Moreover Nehemiah tells them the hand of God was good upon him. The hand of God in government had used Nebuchadnezzar to break down the walls and burn the gates, but the hand of God in goodness was upon Nehemiah to build the walls and set up the gates. Having heard of the hand of God the rulers say, "Let us rise up and build." "So they strengthened their hands for this good work." Nothing will so strengthen our hands for a good work as the recognition of God's hand directing the work. God has put it into the heart of one man to do the work, and now God strengthens their hands to carry out the work (18).
But, alas, there are others who are ready to oppose the building of the walls, and such treat Nehemiah and his companions with scorn and contempt. The leader in this opposition is not a heathen but a Samaritan ( Neh_4:1 ; Neh_4:2 ), one whose religion was a corrupt mixture of idolatry and the worship of Jehovah. In the eyes of the world he would doubtless be viewed, according to his profession, as a true worshipper of Jehovah. Nehemiah, however, is not deceived, for he says, "Ye have no portion, nor right, nor memorial in Jerusalem" (19).

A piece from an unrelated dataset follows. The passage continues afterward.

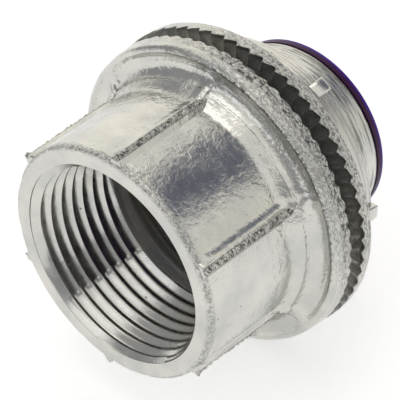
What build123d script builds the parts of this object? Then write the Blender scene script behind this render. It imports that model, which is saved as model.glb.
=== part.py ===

As then, so now, the greatest opposition to the maintenance of separation between the world and the people of God comes from the professing Christian who is in alliance with enemies of God's people.
Nehemiah, however is not to be laughed out of carrying out God's work, nor deterred by the contempt of men. Nehemiah realizes that if the men of the world oppose, the God of heaven will prosper the work (20).
In our day also, may we not say, that in spite of the ruin and desolation among the people of God, and In spite of all opposition, those who seek to build the walls and set up the gates for the maintenance of the holiness of God's house, will have the God of heaven to prosper them?